Il Comune non può determinare l’IMU in base ad una rendita che non trova riscontro nelle risultanze catastale, neppure nel caso in cui il cespite presenti elementi tali da comportare una diversa quantificazione del suo valore. Lo ha deciso la Commissione tributaria provinciale di Milano con la sentenza n. 336/2020, avente ad oggetto un avviso di accertamento emesso in relazione ad immobili acquistati nell’ambito di una impresa agricola e di produzione di energia elettrica attraverso un impianto di pannelli fotovoltaici.
Il Comune aveva infatti calcolato l’IMU considerando le componenti impiantistiche dell’immobile e non la rendita catastale attribuita dell’Agenzia del Territorio che, invece, non aveva considerato gli impianti fotovoltaici presenti.

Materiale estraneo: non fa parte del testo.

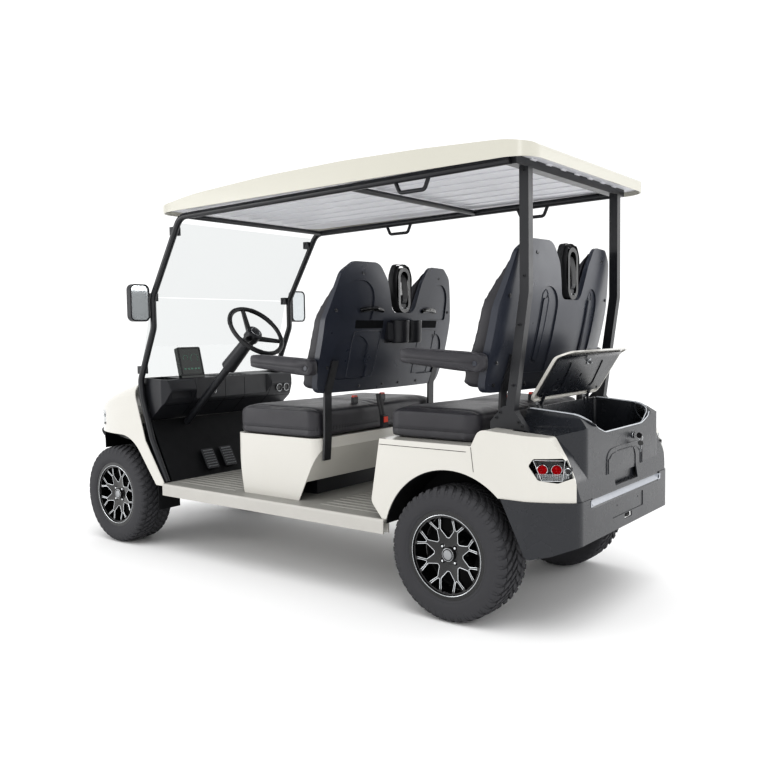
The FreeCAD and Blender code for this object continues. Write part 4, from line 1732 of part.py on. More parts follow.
def rear_pillars():
    """Two rectangular posts with flared feet, from the rear haunches up to the roof channel."""
    line = [(REAR_PILLAR_FOOT_Y, TAIL_TOP_Z), (REAR_PILLAR_BEND_Y, REAR_PILLAR_BEND_Z),
            (REAR_PILLAR_BEND_Y, RAIL_Z - CHANNEL_HEIGHT / 2 - SEAT_GAP)]
    half = REAR_PILLAR_DEPTH / 2
    wide = REAR_PILLAR_WIDTH / 2
    front = [(y - half, z) for y, z in line]
    back = [(y + half, z) for y, z in reversed(line)]
    bends = [0.0, REAR_PILLAR_BEND, 0.0]
    post = prism("x", front + back, REAR_PILLAR_X - wide, REAR_PILLAR_X + wide, bends + bends)
    top = HAUNCH_Z + PILLAR_FOOT_HEIGHT
    flare = prism("x", [
        (REAR_PILLAR_FOOT_Y - PILLAR_FOOT_FRONT, TAIL_TOP_Z - OVERRUN), (REAR_PILLAR_FOOT_Y - PILLAR_FOOT_FRONT, HAUNCH_Z + PILLAR_FOOT_EDGE),
        (REAR_PILLAR_FOOT_Y - half, top), (REAR_PILLAR_FOOT_Y + half, top),
        (REAR_PILLAR_FOOT_Y + PILLAR_FOOT_REAR, TAIL_TOP_Z), (REAR_PILLAR_FOOT_Y + PILLAR_FOOT_REAR, TAIL_TOP_Z - OVERRUN)],
        REAR_PILLAR_X - wide, REAR_PILLAR_X + wide, [0.0, half, half, half, 0.0, 0.0])
    foot = cut(fuse([post, flare]), [shifted(rear_form(0.0), 0, 0, SEAT_GAP), shifted(boot_form(0.0), 0, -SEAT_GAP, SEAT_GAP)])
    return both_sides(foot)


def rail_z(y):
    """Height of a side rail's centre line."""
    start_y, start_z = a_pillar_line()[-1]
    return start_z + (RAIL_Z - start_z) * (y - start_y) / (RAIL_REAR_END_Y - start_y)


def grab_handle(x, y):
    """Loop handle under a side rail."""
    half = HANDLE_LENGTH / 2
    low = rail_z(y) - PILLAR_RADIUS - HANDLE_DROP
    foot = half * HANDLE_FOOT_SHARE
    path = [point(x, y - half, rail_z(y - half)), point(x, y - foot, low), point(x, y + foot, low),
            point(x, y + half, rail_z(y + half))]
    rail = rod(point(x, y - HANDLE_LENGTH, rail_z(y - HANDLE_LENGTH)), point(x, y + HANDLE_LENGTH, rail_z(y + HANDLE_LENGTH)),
               PILLAR_RADIUS + SEAT_GAP)
    return cut(tube(path, HANDLE_RADIUS, HANDLE_BEND), rail)


def grab_handles():
    """Handles at the front passenger's place and on both sides of the rear bench."""
    front_y = HANDLE_FRONT_Y
    rear_y = front_y + SEAT_PITCH - HANDLE_LENGTH / 4
    return [grab_handle(-A_PILLAR_X, front_y), grab_handle(-A_PILLAR_X, rear_y), grab_handle(A_PILLAR_X, rear_y)]


def glass_line():
    """Side-view corners of the windshield's rear face: bottom, fold and top."""
    line = a_pillar_line()
    offset = PILLAR_RADIUS + SEAT_GAP
    found = []
    for z in (WINDSHIELD_BOTTOM_Z, WINDSHIELD_FOLD_Z, WINDSHIELD_TOP_Z):
        for (y0, z0), (y1, z1) in zip(line, line[1:]):
            if z0 <= z < z1:
                slope = (y1 - y0) / (z1 - z0)
                found.append((y0 + slope * (z - z0) - offset * math.sqrt(1 + slope ** 2), z))
                break
    return found


def windshield():
    """Two clear panels in front of the A-pillars, meeting at the fold."""
    bottom, fold, top = glass_line()
    panels = []
    thick = WINDSHIELD_THICKNESS
    for low, high in ((bottom, fold), (fold, top)):
        trim = WINDSHIELD_FOLD_GAP / 2
        run = (high[0] - low[0]) / (high[1] - low[1])
        z0 = low[1] + (trim if low is fold else 0.0)
        z1 = high[1] - (trim if high is fold else 0.0)
        y0 = low[0] + run * (z0 - low[1])
        y1 = low[0] + run * (z1 - low[1])
        corners = [(y0, z0), (y1, z1), (y1 - thick, z1), (y0 - thick, z0)]
        panels.append(prism("x", corners, -WINDSHIELD_HALF_WIDTH, WINDSHIELD_HALF_WIDTH))
    return panels


def windshield_fittings():
    """Clips that hold the glass to the pillars, and the cowl strip under it."""
    keep_off = fuse([tube(a_pillar_path(), PILLAR_RADIUS + SEAT_GAP, A_PILLAR_BEND)])
    bottom, fold, top = glass_line()
    thick = WINDSHIELD_THICKNESS + SEAT_GAP
    sheet = []
    for low, high in ((bottom, fold), (fold, top)):
        corners = [(low[0] + SEAT_GAP, low[1]), (high[0] + SEAT_GAP, high[1]), (high[0] - thick, high[1]),
                   (low[0] - thick, low[1])]
        sheet.append(prism("x", corners, -WINDSHIELD_HALF_WIDTH, WINDSHIELD_HALF_WIDTH + SEAT_GAP))
    clips = []
    half = CLIP_LENGTH / 2
    for y, z in (bottom, fold, top):
        middle = z + (CLIP_LENGTH if z == bottom[1] else 0) - (CLIP_LENGTH if z == top[1] else 0)
        run = (top[0] - fold[0]) / (top[1] - fold[1])
        if z == bottom[1]:
            run = (fold[0] - bottom[0]) / (fold[1] - bottom[1])
        at_y = y + run * (middle - z)
        zone = block(
            (A_PILLAR_X - CLIP_WIDTH, at_y - PILLAR_RADIUS, middle - half), (A_PILLAR_X + PILLAR_RADIUS / 2, at_y + PILLAR_RADIUS, middle + half))
        clips.append(cut(zone, sheet + [keep_off]))
    return both_sides(clips[0]) + both_sides(clips[1]) + both_sides(clips[2])


def side_mirrors():
    """Mirror housings on their arms from the A-pillars."""
    half = MIRROR_WIDTH / 2
    tall = MIRROR_HEIGHT / 2
    corners = [(MIRROR_X - half, MIRROR_Z - tall), (MIRROR_X + half, MIRROR_Z - tall),
               (MIRROR_X + half, MIRROR_Z + tall), (MIRROR_X - half, MIRROR_Z + tall)]
    body = prism("y", corners, MIRROR_Y - MIRROR_DEPTH, MIRROR_Y, MIRROR_CORNER)
    inset = MIRROR_GLASS_INSET - SEAT_GAP
    recess_corners = [(x + math.copysign(inset, MIRROR_X - x), z + math.copysign(inset, MIRROR_Z - z)) for x, z in corners]
    recess = prism("y", recess_corners, MIRROR_Y - MIRROR_GLASS_THICKNESS * 2, MIRROR_Y + OVERRUN, MIRROR_CORNER - inset)
    arm_z = MIRROR_Z - tall * MIRROR_ARM_SHARE
    arm_y = MIRROR_Y - MIRROR_DEPTH / 2
    arm = rod(point(A_PILLAR_X + PILLAR_RADIUS + SEAT_GAP, arm_y, arm_z), point(MIRROR_X, arm_y, arm_z), MIRROR_ARM_RADIUS)
    return both_sides(cut(fuse([body, arm]), recess))


def mirror_glass():
    """Mirror plates in their housings."""
    half = MIRROR_WIDTH / 2 - MIRROR_GLASS_INSET
    tall = MIRROR_HEIGHT / 2 - MIRROR_GLASS_INSET
    corners = [(MIRROR_X - half, MIRROR_Z - tall), (MIRROR_X + half, MIRROR_Z - tall),
               (MIRROR_X + half, MIRROR_Z + tall), (MIRROR_X - half, MIRROR_Z + tall)]
    low = MIRROR_Y - MIRROR_GLASS_THICKNESS * 2 + SEAT_GAP
    return both_sides(prism("y", corners, low, low + MIRROR_GLASS_THICKNESS, MIRROR_CORNER - MIRROR_GLASS_INSET))


def main():
    """Build every node and write it."""
    os.makedirs("parts", exist_ok=True)
    for end, axle_y in (("front", FRONT_AXLE_Y), ("rear", REAR_AXLE_Y)):
        for side, sign in (("left", 1), ("right", -1)):
            write(f"tyre_{end}_{side}", tyre(sign * WHEEL_X, axle_y, sign))
            write(f"rim_{end}_{side}", rim(sign * WHEEL_X, axle_y, sign))
    write("chassis_frame", chassis_frame())
    write("leaf_springs", leaf_springs())
    write("front_axle", front_axle())
    left_knuckle = knuckle()
    write("steering_knuckle_left", left_knuckle)
    write("steering_knuckle_right", across(left_knuckle))
    write("tie_rod", tie_rod())
    write("rear_axle", rear_axle())
    write("floor", floor())
    write("toe_board", toe_board())
    write("front_body", front_body())
    write("front_liners", front_liners())
    write("front_bumper", front_bumper())
    write("headlamps", headlamps())
    write("dashboard", dashboard())
    write("display", display())
    write("steering_column", steering_column())
    write("steering_wheel", steering_wheel())
    write("pedals", pedals())
    write("seat_pod", seat_pod())
    write("battery_pack", battery_pack())
    write("front_cushion", cushion(CUSHION_FRONT_Y, CUSHION_REAR_Y, POD_TOP_Z + SEAT_GAP, CUSHION_HEIGHT, CUSHION_HALF_WIDTH))
    write("front_backrest", backrest(0.0, 0.0))
    write("front_back_shell", back_shell(0.0, 0.0, FRONT_RECESS_SHARES))
    write("rear_cushion", cushion(REAR_CUSHION_FRONT_Y, REAR_CUSHION_REAR_Y, REAR_CUSHION_BOTTOM_Z, REAR_CUSHION_HEIGHT,
                                  CUSHION_HALF_WIDTH))
    write("rear_backrest", backrest(SEAT_PITCH, SEAT_STEP))
    write("rear_back_shell", back_shell(SEAT_PITCH, SEAT_STEP, REAR_RECESS_SHARES))
    write("belt_towers", belt_towers())
    write("seat_brackets", seat_brackets())
    write("seat_organizer", seat_organizer())
    write("belt_buckles", belt_buckles())
    for name, dy, dz in (("front", 0.0, 0.0), ("rear", SEAT_PITCH, SEAT_STEP)):
        for side, sign in (("left", 1), ("right", -1)):
            write(f"armrest_{name}_{side}", armrest(sign, dy, dz))
    write("rear_body", rear_body())
    write("rear_liners", rear_liners())
    write("trunk_box", trunk_box())
    write("lid_outer", lid_outer())
    write("lid_inner", lid_inner())
    write("rear_bumper", rear_bumper())
    write("tail_lamps", tail_lamps())
    write("roof", roof())
    write("roof_liner", roof_liner())
    write("roof_side_frames", roof_side_frames())
    write("roof_cross_members", roof_cross_members())
    write("rear_pillars", rear_pillars())
    write("grab_handles", grab_handles())
    write("windshield", windshield())
    write("windshield_fittings", windshield_fittings())
    write("side_mirrors", side_mirrors())
    write("mirror_glass", mirror_glass())


main()
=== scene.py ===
"""Four-seat golf cart: finishes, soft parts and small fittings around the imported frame."""

import logging
import math
from dataclasses import dataclass
from enum import Enum
from typing import Sequence

import bmesh
import bpy
from mathutils import Matrix, Vector
from mathutils.bvhtree import BVHTree
from mathutils.kdtree import KDTree


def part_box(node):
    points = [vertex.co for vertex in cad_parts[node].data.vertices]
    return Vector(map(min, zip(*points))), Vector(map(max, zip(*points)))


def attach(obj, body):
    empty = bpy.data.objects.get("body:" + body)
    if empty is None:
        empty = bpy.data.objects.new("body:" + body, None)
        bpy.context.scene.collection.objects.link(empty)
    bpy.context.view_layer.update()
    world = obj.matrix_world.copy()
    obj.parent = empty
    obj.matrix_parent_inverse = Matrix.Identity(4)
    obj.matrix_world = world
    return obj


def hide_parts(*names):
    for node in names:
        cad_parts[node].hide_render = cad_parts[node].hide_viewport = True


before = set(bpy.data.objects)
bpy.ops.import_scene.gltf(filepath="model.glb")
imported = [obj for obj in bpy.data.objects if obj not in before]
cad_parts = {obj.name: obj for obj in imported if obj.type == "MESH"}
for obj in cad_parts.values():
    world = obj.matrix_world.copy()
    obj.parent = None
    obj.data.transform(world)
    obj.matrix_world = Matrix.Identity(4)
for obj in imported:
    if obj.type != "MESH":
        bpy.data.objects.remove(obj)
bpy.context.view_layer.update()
LOG = logging.getLogger("golf_cart")
MM = 0.001
Point = Sequence[float]
Points = Sequence[Point]

# Sides of the cart, and its directions
SIDES = (("left", 1.0), ("right", -1.0))
BOTH = (1, -1)
ACROSS = Vector((1, 0, 0))
REARWARD = Vector((0, 1, 0))
FORWARD = Vector((0, -1, 0))
UP = Vector((0, 0, 1))
DOWN = Vector((0, 0, -1))

# Each bench and its place against the front one, in millimetres
NO_SHIFT = Vector((0, 0, 0))
BENCHES = (("front", NO_SHIFT), ("rear", Vector((0, 955, 34))))

# Starts of the rays that find a surface, in millimetres: clear of the cart, or between two of its parts
BESIDE = 900
BEHIND = 1900
AHEAD = -2200
OVER_BODY = 1500
OVER_BOOT = 1200
CABIN = -500


# Colours and nodes

def linear(hex_code: str, alpha: float = 1.0) -> tuple[float, float, float, float]:
    """Turn an sRGB hex value into a shader colour.

    Args:
        hex_code: Colour such as "#1a2b3c".
        alpha: Fourth channel.

    Returns:
        Linear red, green, blue and alpha.
    """
    channels = [int(hex_code[i:i + 2], 16) / 255 for i in (1, 3, 5)]
    flat = [c / 12.92 if c <= 0.04045 else ((c + 0.055) / 1.055) ** 2.4 for c in channels]
    return flat[0], flat[1], flat[2], alpha


def add_node(tree: bpy.types.NodeTree, kind: str, inputs: dict | None = None,
             **settings: object) -> bpy.types.Node:
    """Add a node with its settings and links.

    Args:
        tree: Node tree that gets the node.
        kind: Blender's node type.
        inputs: Socket name or number to a value, or to an output socket to link from.
        **settings: Attributes of the node.

    Returns:
        The new node.
    """
    made = tree.nodes.new(kind)
    for name, value in settings.items():
        setattr(made, name, value)
    for key, value in (inputs or {}).items():
        if isinstance(value, bpy.types.NodeSocket):
            tree.links.new(value, made.inputs[key])
        else:
            made.inputs[key].default_value = value
    return made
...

Si ricorda che tale criterio non può essere applicato alle aree fabbricabili per le quali non vi è un valore certo e documentato a catasto. Per le aree infatti il valore è quello in comune commercio al 1° gennaio di ciascun anno: ne deriva che dovrà essere considerato corretto quello dichiarato dal contribuente con perizia giurata, ovvero quello risultante da atti aventi ad oggetto il cespite (ad es. di vendita, donazione o permuta).